First, do not poke at it or try to clean deep inside the break. If you have clear tape available, placing a small piece over the chip can help keep out dirt and moisture until it is inspected. Keep the windshield as dry and clean as possible.

Second, avoid extreme temperature changes. Do not blast hot air directly onto the damaged area, and if the windshield is icy, do not pour hot water on it. Gentle defrost is safer than forcing a rapid change.

Third, book the repair quickly. Mobile service makes this easier because you do not have to rearrange your whole day to deal with it. If a technician can come to your home or workplace, there is less reason to postpone something that may save you from a replacement.

DIY kits versus professional repair

Store-bought kits can look appealing because the damage seems small and the price is low. Sometimes they help a little, especially on very minor chips, but they are not a guaranteed fix. Results depend heavily on the type of damage, how clean the chip is, and how well the resin is applied.

The trade-off is simple. A DIY attempt may save money upfront, but a poor repair can leave trapped air, contamination, weak bonding, or distorted visibility. In some cases, it can also make a later professional repair less effective.

Professional rock chip repair is about more than filling a hole. It is about restoring strength, improving clarity, and stopping spread as reliably as possible. Certified technicians also know when a chip should not be repaired and when replacement is the safer call.

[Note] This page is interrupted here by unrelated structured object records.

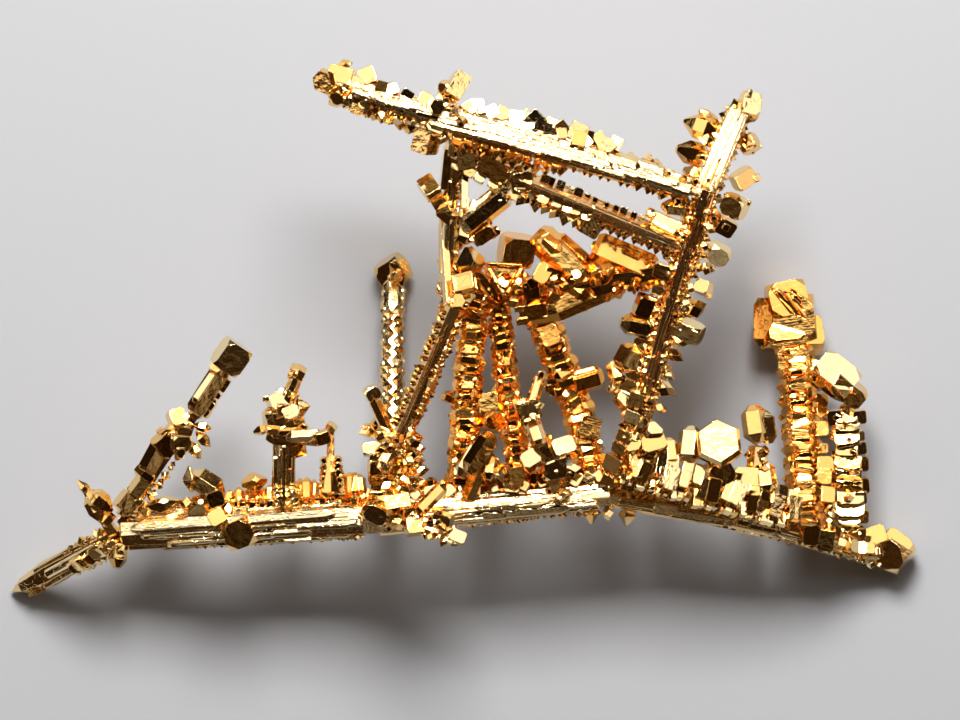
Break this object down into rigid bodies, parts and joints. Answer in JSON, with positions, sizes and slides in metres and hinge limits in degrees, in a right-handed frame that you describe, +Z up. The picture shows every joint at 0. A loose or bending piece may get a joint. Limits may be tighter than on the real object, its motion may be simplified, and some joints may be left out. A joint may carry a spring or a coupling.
{
  "type": "native gold specimen",
  "caption": "arched bar of crystallised gold with rods and a frame of beams growing from it, all studded with small flat-faced crystals",
  "frame": {"origin": "middle of the specimen's outline, on the surface that it lies on", "axes": "+X along the base bar to its right end, +Y from the base bar to the rods that grow from it, +Z up from the surface"},
  "size_m": [0.0218, 0.0127, 0.0065],
  "materials": {
    "pale_gold": "polished",
    "deep_gold": "polished"
  },
  "bodies": {
    "root": {"base_bar_left": "pale_gold", "base_bar_middle": "pale_gold", "base_bar_right": "deep_gold", "left_blade": "deep_gold", "left_rod": "deep_gold", "squat_rod": "deep_gold", "tall_rod": "deep_gold", "dark_strut": "deep_gold", "left_column": "deep_gold", "upper_beam": "pale_gold", "lower_beam": "deep_gold", "right_column_top": "pale_gold", "right_column": "deep_gold", "wing": "deep_gold", "ribbed_rod_left": "deep_gold", "ribbed_rod_middle": "deep_gold", "ribbed_rod_right": "deep_gold", "bright_stem": "deep_gold", "front_spray": "deep_gold", "crest": "pale_gold", "knob_rod": "deep_gold", "outer_rod": "deep_gold"}
  },
  "joints": []
}
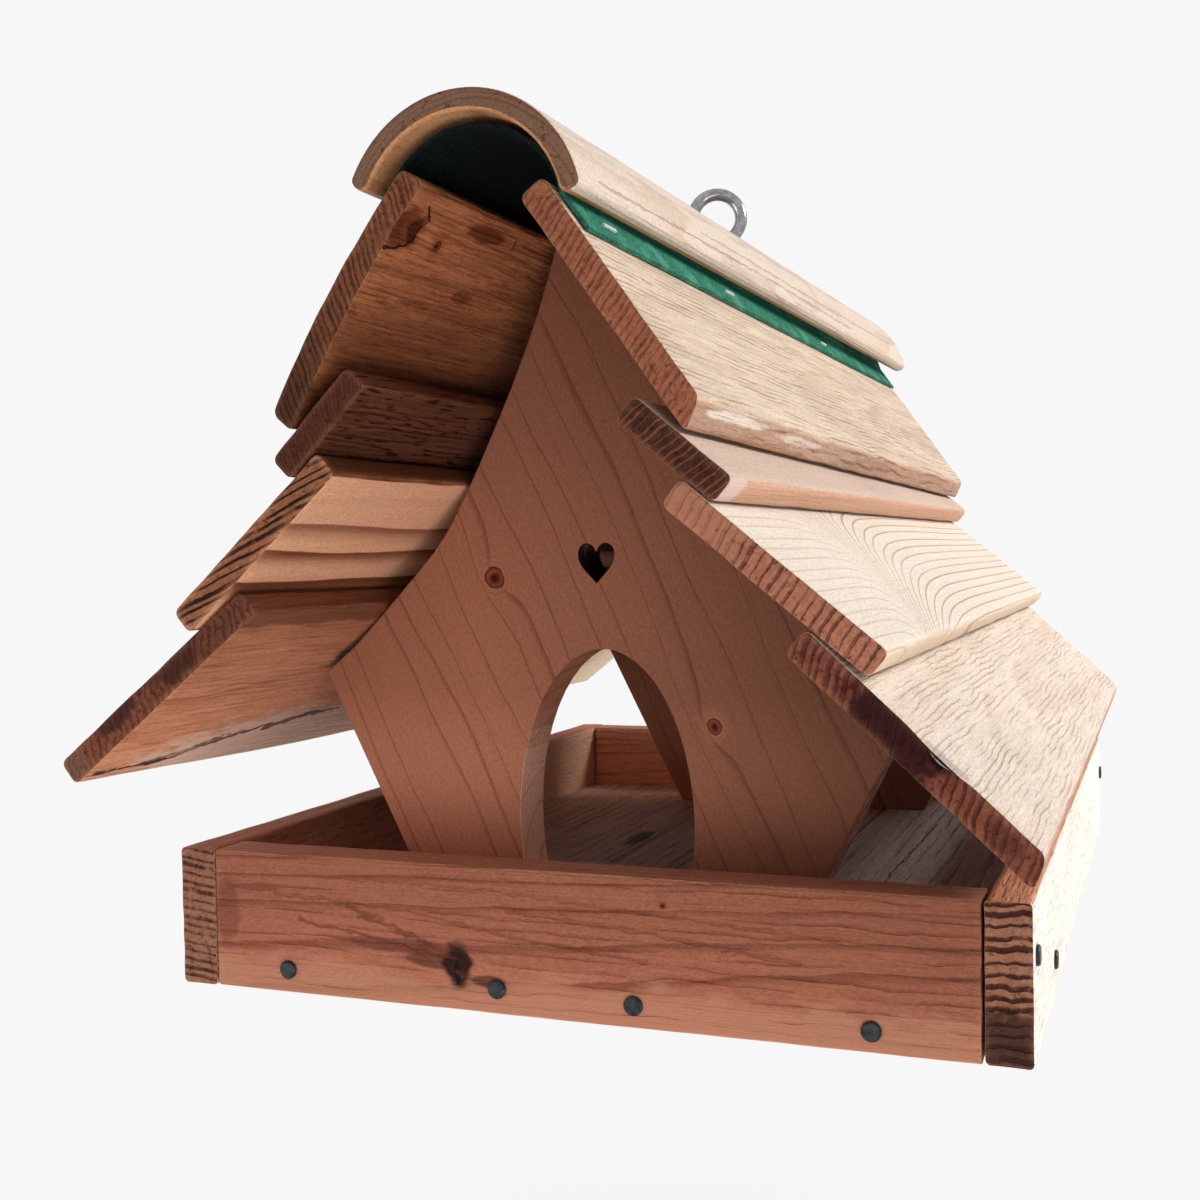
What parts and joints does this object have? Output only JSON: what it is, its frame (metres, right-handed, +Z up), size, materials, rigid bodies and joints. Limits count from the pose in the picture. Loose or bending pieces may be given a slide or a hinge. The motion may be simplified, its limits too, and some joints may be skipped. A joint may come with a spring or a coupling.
{
  "type": "hanging bird table with roof",
  "caption": "Wooden hanging bird table: open tray, pointed gables with oval doorways and hearts, lapped board roof, half-round ridge cap and a screw eye.",
  "frame": {"origin": "centre of the underside of the tray", "axes": "+X to the right seen from the front, +Y from the front gable to the back gable along the ridge, +Z up"},
  "size_m": [0.3233, 0.463, 0.3182],
  "materials": {
    "stained_wood": "planed softwood with a reddish brown stain, weathered",
    "roof_board": "rough sawn softwood boards, pale brown stain, darker cut ends",
    "ridge_cap": "smooth half-round wooden cap with a satin stain",
    "ridge_sheet": "bent green roofing sheet, matt",
    "nail": "dark round heads, dull",
    "bright_steel": "bright plated steel"
  },
  "bodies": {
    "root": {"front_rail": "stained_wood", "back_rail": "stained_wood", "left_rail": "stained_wood", "right_rail": "stained_wood", "floor_left": "stained_wood", "floor_middle": "stained_wood", "floor_right": "stained_wood", "gable_front": "stained_wood", "gable_back": "stained_wood", "ridge_beam": "stained_wood", "roof_left_1": "roof_board", "roof_left_2": "roof_board", "roof_left_3": "roof_board", "roof_left_4": "roof_board", "roof_right_1": "roof_board", "roof_right_2": "roof_board", "roof_right_3": "roof_board", "roof_right_4": "roof_board", "ridge_sheet": "ridge_sheet", "ridge_cap": "ridge_cap", "screw_eye": "bright_steel", "nail_front_1": "nail", "nail_front_2": "nail", "nail_front_3": "nail", "nail_front_4": "nail", "nail_back_1": "nail", "nail_back_2": "nail", "nail_back_3": "nail", "nail_back_4": "nail", "nail_left_1": "nail", "nail_left_2": "nail", "nail_left_3": "nail", "nail_right_1": "nail", "nail_right_2": "nail", "nail_right_3": "nail", "staple_left_1": "bright_steel", "staple_left_2": "bright_steel", "staple_left_3": "bright_steel", "staple_right_1": "bright_steel", "staple_right_2": "bright_steel", "staple_right_3": "bright_steel"}
  },
  "joints": []
}
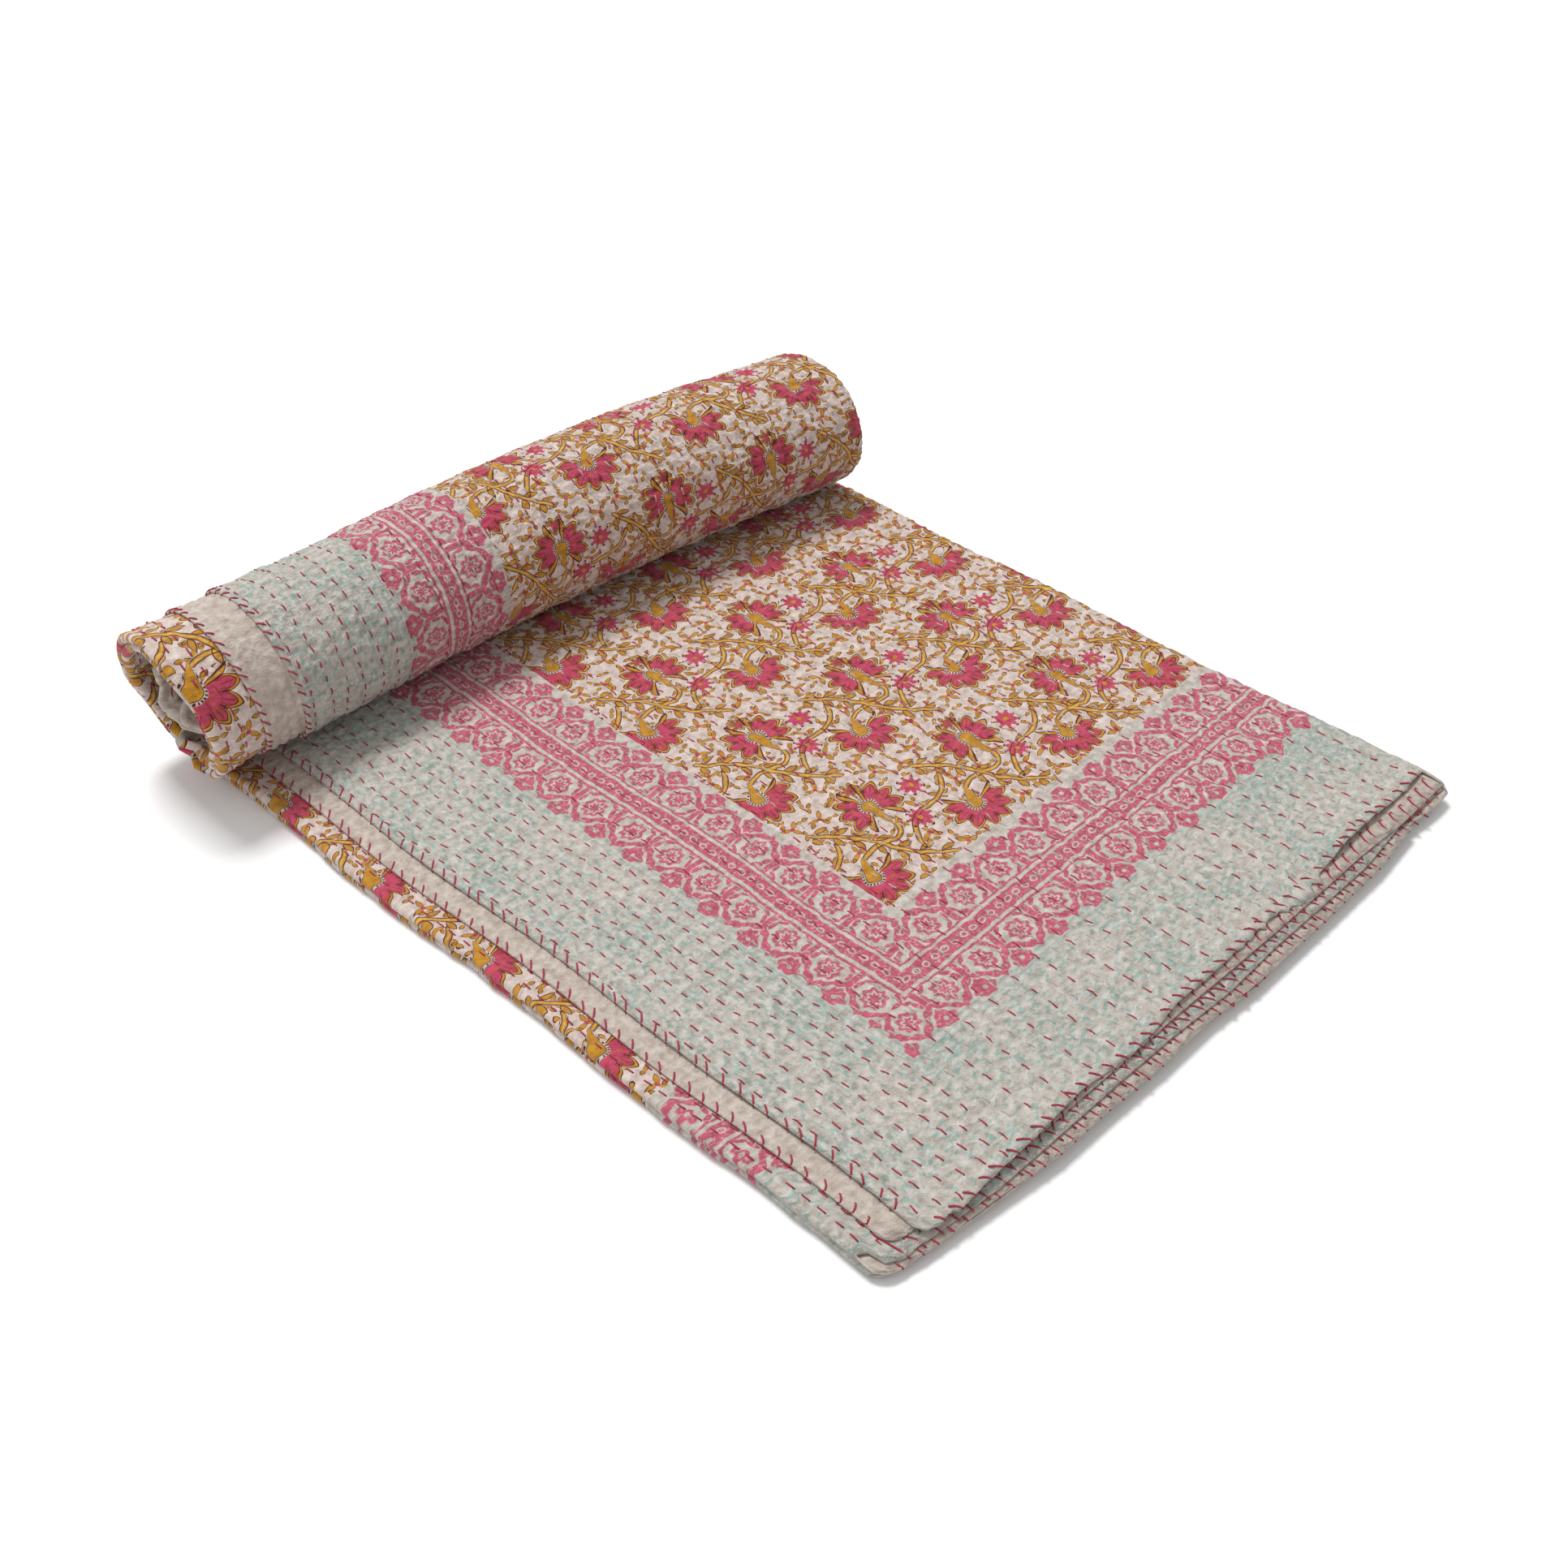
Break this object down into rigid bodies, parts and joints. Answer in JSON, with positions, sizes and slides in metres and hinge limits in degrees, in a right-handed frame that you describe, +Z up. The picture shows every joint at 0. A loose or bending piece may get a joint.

Why mobile repair makes sense for busy drivers

Most people do not ignore a chip because they do not care. They ignore it because life is busy. Work starts early. Kids need to be picked up. Fleet vehicles need to stay on the road. Taking time out to sit at a shop often means the small problem gets pushed to next week.

That is where mobile service solves a real problem. Instead of adding another errand, the repair can be done where your vehicle already is. For drivers in Airdrie, Calgary, and surrounding communities, that convenience often makes the difference between fixing a chip early and dealing with a cracked windshield later.

A company like JDB Autoglass brings that repair to you, which is exactly what many customers need when they are trying to protect their schedule as much as their windshield.

How to tell if you should stop driving and book immediately

If the chip is growing, if a crack is already visible, or if the damage sits in your line of sight, do not wait. The same applies if the chip is near the edge of the windshield or if the glass has taken more than one hit. Those situations can change quickly.

You should also move fast if colder weather is coming or if you do a lot of highway driving. More distance and more vibration usually mean more risk. Even if the damage still looks minor, your next drive could be the one that turns it into replacement territory.

The cost of waiting

Repair is usually faster and more affordable than replacement. That is the practical reason to act early. But there is another cost that matters just as much: inconvenience. Once a crack spreads, you are no longer dealing with a quick maintenance issue. You may be dealing with a larger bill, more downtime, and a windshield that is no longer safe to leave as is.

For many drivers, the smartest move is not to watch the chip and hope for the best. It is to get an honest assessment while repair is still on the table.

A small chip rarely feels urgent until it suddenly is. If your windshield has been hit, treat it early, keep it clean, and get it looked at before Alberta roads and weather make the decision for you.